## WHAT TO WORK ON
Start at the line containing "return pieces" and stop at the line containing "zip(*points))), Vector(map(max, zip(*points)))"; copy those lines exactly, both ends included, and no others.

────────

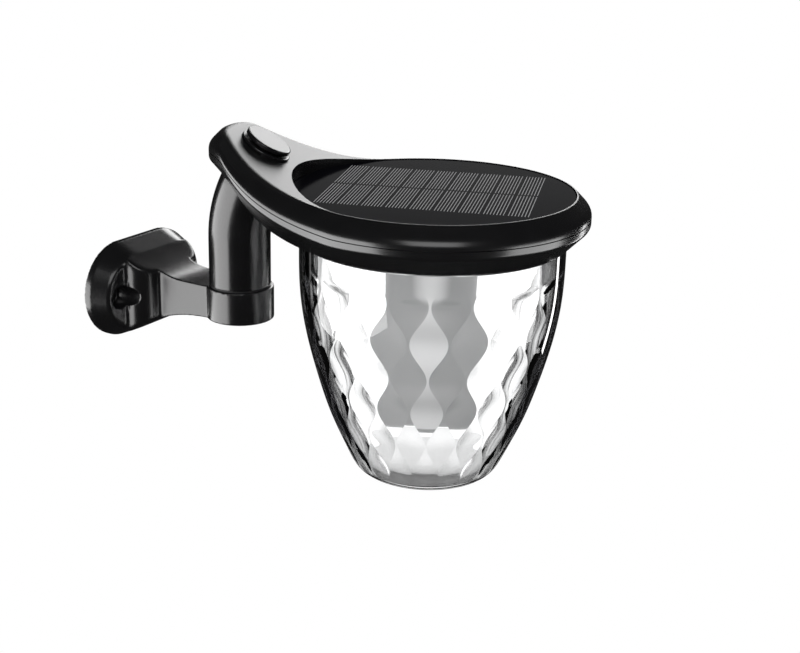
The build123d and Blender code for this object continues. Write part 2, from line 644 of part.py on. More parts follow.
# ================================================================ button and switch
def button_bezel():
    """Ring round the button, with the sleeve that guides it and holds the switch."""
    bezel = disc(BEZEL_R, -BEZEL_SUNK, BEZEL_TOP)
    bezel = fillet(bezel.edges().group_by(Axis.Z)[-1], BEZEL_EDGE)
    bezel += disc(BEZEL_SLEEVE_R, -BEZEL_SLEEVE_DEPTH, -BEZEL_SUNK)
    bezel -= disc(BUTTON_STEM_R + RUNNING_GAP, -FAR, FAR)
    room_top = BEZEL_TOP - BEZEL_GUIDE
    return on_ramp(bezel - disc(BEZEL_SLEEVE_R - CRADLE_WALL, -FAR, room_top), BUTTON_Y)


def bezel_seal():
    """Rubber ring under the bezel."""
    return on_ramp(ring(BEZEL_R, BEZEL_SLEEVE_R + SEAT_GAP, -BEZEL_SUNK - BEZEL_SEAL, -BEZEL_SUNK), BUTTON_Y)


def power_button():
    """Round push button with a flat top and a guided stem."""
    under = BEZEL_TOP + BUTTON_GROOVE
    cap = disc(BUTTON_R, under, under + BUTTON_THICK)
    cap = fillet(cap.edges().group_by(Axis.Z)[-1], BUTTON_EDGE)
    return on_ramp(cap + disc(BUTTON_STEM_R, -BUTTON_STEM_END, under), BUTTON_Y)


def switch_heights():
    """Heights of the switch board's face and the top of the switch, along the button's axis."""
    board_face = -BEZEL_SLEEVE_DEPTH + SWITCH_BOARD_THICK
    return board_face, board_face + SWITCH_BODY_HEIGHT


def switch_board():
    """Small round board that closes the sleeve and carries the switch."""
    face, _ = switch_heights()
    return on_ramp(disc(BEZEL_SLEEVE_R - CRADLE_WALL - SEAT_GAP, -BEZEL_SLEEVE_DEPTH, face), BUTTON_Y)


def switch_body():
    """Push switch with a blind hole for its plunger."""
    face, top = switch_heights()
    body = block(SWITCH_BODY, SWITCH_BODY, face, top)
    hole_end = top - PLUNGER_DEPTH - BUTTON_TRAVEL - PLUNGER_END_GAP
    return on_ramp(body - disc(PLUNGER_R + RUNNING_GAP, hole_end, top + OVERCUT), BUTTON_Y)


def switch_plunger():
    """Plunger between the button's stem and the switch's dome."""
    _, top = switch_heights()
    return on_ramp(disc(PLUNGER_R, top - PLUNGER_DEPTH, -BUTTON_STEM_END), BUTTON_Y)


# ================================================================ lamp
def lamp_screw_points():
    """Places of the screws that clamp the light tube under the lamp board."""
    return around(LAMP_SCREW_RING, evenly(LAMP_SCREW_COUNT, 0.0))


def led_board():
    """Round aluminium board that carries the lamps."""
    board = disc(LED_BOARD_R, LED_BOARD_SEAT, LED_BOARD_SEAT + LED_BOARD_THICK)
    for x, y in lamp_screw_points():
        board -= disc(LAMP_SCREW_R + SEAT_GAP, -FAR, FAR, x, y)
    return board


def led_chips():
    """One lamp in the middle and a ring of lamps round it."""
    low = LED_BOARD_SEAT - LED_THICK
    places = [(0.0, 0.0)] + around(LED_RING, evenly(LED_COUNT))
    return gather([block(LED_SIZE, LED_SIZE, low, LED_BOARD_SEAT, x, y) for x, y in places])


def lamp_tube():
    """Light tube with a flange above and a closed, rounded end below."""
    tube = disc(TUBE_R, TUBE_BOTTOM, FLOOR_TOP)
    tube = fillet(tube.edges().group_by(Axis.Z)[0], TUBE_EDGE)
    tube += disc(TUBE_FLANGE_R, FLOOR_TOP, LED_BOARD_SEAT)
    bore = disc(TUBE_R - TUBE_WALL, TUBE_BOTTOM + TUBE_WALL, LED_BOARD_SEAT + OVERCUT)
    tube -= fillet(bore.edges().group_by(Axis.Z)[0], TUBE_EDGE - TUBE_WALL)
    for x, y in lamp_screw_points():
        tube -= disc(LAMP_SCREW_R + SEAT_GAP, FLOOR_TOP - OVERCUT, LED_BOARD_SEAT + OVERCUT, x, y)
    return tube


def lamp_screws():
    """Small screws through the lamp board and the tube's flange."""
    top = LED_BOARD_SEAT + LED_BOARD_THICK
    one = screw(LAMP_SCREW_R, LAMP_HEAD_R, LAMP_HEAD_HEIGHT, top, -LID_THICK + SCREW_END_GAP)
    return gather([Pos(x, y, 0) * one for x, y in lamp_screw_points()])


def plate_peg_points():
    """Places of the pegs of the reflector plate."""
    return around(PLATE_PEG_RING, evenly(PLATE_PEG_COUNT, PLATE_PEG_TURN))


def lamp_plate():
    """Reflector plate under the floor, pressed into it with three pegs."""
    plate = ring(PLATE_R, TUBE_R + SEAT_GAP, -LID_THICK - PLATE_THICK, -LID_THICK)
    for x, y in plate_peg_points():
        plate += disc(PLATE_PEG_R, -LID_THICK, FLOOR_TOP - PLATE_PEG_SHORT, x, y)
    return plate


# ================================================================ shade
def on_belly(share):
    """A point of the shade's side, from its shares of the top radius and of the height."""
    return (SHADE_TOP_R * share[0], -LID_THICK - SHADE_HEIGHT * share[1])


def shade_outline():
    """Curved side of the shade (radius, height) down to its heel."""
    slope = radians(HEEL_SLOPE)
    points = [on_belly(share) for share in BELLY_SHARES]
    return Spline((SHADE_TOP_R, -LID_THICK), *points, on_belly(HEEL_SHARES),
                  tangents=((0, -1), (-cos(slope), -sin(slope))))


def shade_radius(height):
    """Outer radius of the shade at a height, read off its curved side."""
    side = shade_outline()
    low, high = 0.0, 1.0
    for _ in range(30):
        middle = (low + high) / 2
        if (side @ middle).Y > height:
            low = middle
        else:
            high = middle
    return (side @ low).X


def facet_rows():
    """Corner rings of the diamond facets: height, radius and half-step turn."""
    rows = []
    for index in range(FACET_ROWS):
        height = FACET_TOP - FACET_PITCH * index
        rows.append((height, shade_radius(height) - FACET_WALL, index % 2))
    rows.append((SHADE_FLOOR, SHADE_BASE_R - SHADE_BASE_LIP, FACET_ROWS % 2))
    return rows


def facet_ring(height, radius, half_step):
    """Corners of one ring of facets."""
    step = 360.0 / FACETS_AROUND
    angles = [(index + 0.5 * half_step) * step for index in range(FACETS_AROUND)]
    return [(x, y, height) for x, y in around(radius, angles)]


def facet_core():
    """Inner space of the shade, a many-sided body of staggered diamond facets."""
    rows = facet_rows()
    rings = [facet_ring(*row) for row in rows]
    faces = [Face(Wire.make_polygon(rings[0])), Face(Wire.make_polygon(rings[-1]))]
    for row, upper, lower in zip(rows, rings, rings[1:]):
        for index in range(FACETS_AROUND):
            after = (index + 1) % FACETS_AROUND
            pointing_down = (upper[index], upper[after], lower[after if row[2] else index])
            pointing_up = (lower[index], lower[after], upper[index if row[2] else after])
            faces += [Face(Wire.make_polygon(corners)) for corners in (pointing_down, pointing_up)]
    return Solid(Shell(faces))


def shade():
    """Clear shade, smooth outside and cut into diamond facets inside."""
    side = shade_outline()
    top = (SHADE_TOP_R, -LID_THICK)
    heel = TangentArc(side @ 1, (SHADE_BASE_R, SHADE_BOTTOM), tangent=side % 1)
    spigot_r = SHADE_BORE + SHADE_SPIGOT_WALL
    profile = make_face([
        side,
        heel,
        Line((SHADE_BASE_R, SHADE_BOTTOM), (0, SHADE_BOTTOM)),
        Line((0, SHADE_BOTTOM), (0, SPIGOT_TOP)),
        Line((0, SPIGOT_TOP), (spigot_r, SPIGOT_TOP)),
        Line((spigot_r, SPIGOT_TOP), (spigot_r, -LID_THICK)),
        Line((spigot_r, -LID_THICK), top),
    ])
    glass = revolve(Plane.XZ * profile, Axis.Z)
    neck_r = shade_radius(FACET_TOP) - FACET_WALL
    mouth = make_face([
        Line((0, FACET_TOP), (neck_r, FACET_TOP)),
        Line((neck_r, FACET_TOP), (SHADE_BORE, -LID_THICK)),
        Line((SHADE_BORE, -LID_THICK), (SHADE_BORE, 0)),
        Line((SHADE_BORE, 0), (0, 0)),
        Line((0, 0), (0, FACET_TOP)),
    ])
    return glass - revolve(Plane.XZ * mouth, Axis.Z) - facet_core()


def shade_gasket():
    """Rubber ring over the shade's spigot."""
    return ring(SHADE_BORE + SHADE_SPIGOT_WALL, SHADE_BORE, SPIGOT_TOP, GROOVE_TOP)


# ================================================================ assembly
def build():
    """Every piece by the name of its node, at its resting place."""
    envelope = lid_envelope()
    head = {
        "lower_shell": lower_shell(envelope),
        "upper_shell": upper_shell(envelope),
        "shell_gasket": gasket_strip(),
        "shell_screws": shell_screws(),
        "solar_panel": solar_panel(),
        "panel_tape": panel_tape(),
        "circuit_board": circuit_board(),
        "board_components": board_components(),
        "board_screws": board_screws(),
        "battery": battery(),
        "battery_cradle": battery_cradle(),
        "battery_contacts": battery_contacts(),
        "led_board": led_board(),
        "led_chips": led_chips(),
        "lamp_tube": lamp_tube(),
        "lamp_screws": lamp_screws(),
        "lamp_plate": lamp_plate(),
        "shade": shade(),
        "shade_gasket": shade_gasket(),
        "button_bezel": button_bezel(),
        "bezel_seal": bezel_seal(),
        "power_button": power_button(),
        "switch_plunger": switch_plunger(),
        "switch_body": switch_body(),
        "switch_board": switch_board(),
    }
    pieces = {name: to_row(shape) for name, shape in head.items()}
    pieces["wall_bracket"] = wall_bracket()
    pieces["friction_washer"] = friction_washer()
    pieces["swivel_washer"] = swivel_washer()
    pieces["swivel_screw"] = swivel_screw()
    pieces["post_tube"] = post_tube(envelope)
    pieces["post_screws"] = post_screws()
    return pieces


os.makedirs("parts", exist_ok=True)
for node, piece in build().items():
    export_step(piece, f"parts/{node}.step")
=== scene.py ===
"""Visual model of the solar wall light, dressed over its measured frame.

Everything is in metres, in the frame of the measured model: the origin is the centre of the
bracket's back face, +Y points into the wall and +Z points up. Pieces of the head are drawn
straight ahead about the centre of the solar panel's rim and are then carried to their place.
"""
import json
import logging
from contextlib import contextmanager
from dataclasses import dataclass, field
from enum import Enum
from math import atan2, cos, hypot, pi, radians, sin
from typing import Callable, Iterator, Sequence

import bmesh
import bpy
import numpy as np
from mathutils import Matrix, Vector


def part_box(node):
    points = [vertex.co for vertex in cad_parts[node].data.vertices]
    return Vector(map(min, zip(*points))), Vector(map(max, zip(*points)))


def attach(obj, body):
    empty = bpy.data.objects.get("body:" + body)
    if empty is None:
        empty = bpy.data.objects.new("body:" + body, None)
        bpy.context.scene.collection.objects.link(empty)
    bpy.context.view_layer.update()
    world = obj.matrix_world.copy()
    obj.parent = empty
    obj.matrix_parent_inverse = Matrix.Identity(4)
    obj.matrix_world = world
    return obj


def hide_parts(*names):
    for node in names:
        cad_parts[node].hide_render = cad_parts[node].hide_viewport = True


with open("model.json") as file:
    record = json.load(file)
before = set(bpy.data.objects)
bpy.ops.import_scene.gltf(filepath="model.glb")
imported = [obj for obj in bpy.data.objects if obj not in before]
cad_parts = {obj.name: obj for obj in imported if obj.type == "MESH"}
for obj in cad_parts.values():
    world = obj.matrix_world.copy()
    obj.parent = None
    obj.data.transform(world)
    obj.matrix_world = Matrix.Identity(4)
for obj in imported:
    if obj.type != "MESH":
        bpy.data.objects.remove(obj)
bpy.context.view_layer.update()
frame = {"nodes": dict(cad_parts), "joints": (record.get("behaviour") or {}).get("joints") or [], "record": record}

MM = 0.001
log = logging.getLogger("solar_wall_light")


class Body(Enum):
    """The bodies that pieces ride on."""

    BRACKET = "bracket"
    HEAD = "head"
    BUTTON = "button"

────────

## WRITTEN SOLUTION
    return pieces


os.makedirs("parts", exist_ok=True)
for node, piece in build().items():
    export_step(piece, f"parts/{node}.step")
=== scene.py ===
"""Visual model of the solar wall light, dressed over its measured frame.

Everything is in metres, in the frame of the measured model: the origin is the centre of the
bracket's back face, +Y points into the wall and +Z points up. Pieces of the head are drawn
straight ahead about the centre of the solar panel's rim and are then carried to their place.
"""
import json
import logging
from contextlib import contextmanager
from dataclasses import dataclass, field
from enum import Enum
from math import atan2, cos, hypot, pi, radians, sin
from typing import Callable, Iterator, Sequence

import bmesh
import bpy
import numpy as np
from mathutils import Matrix, Vector


def part_box(node):
    points = [vertex.co for vertex in cad_parts[node].data.vertices]
    return Vector(map(min, zip(*points))), Vector(map(max, zip(*points)))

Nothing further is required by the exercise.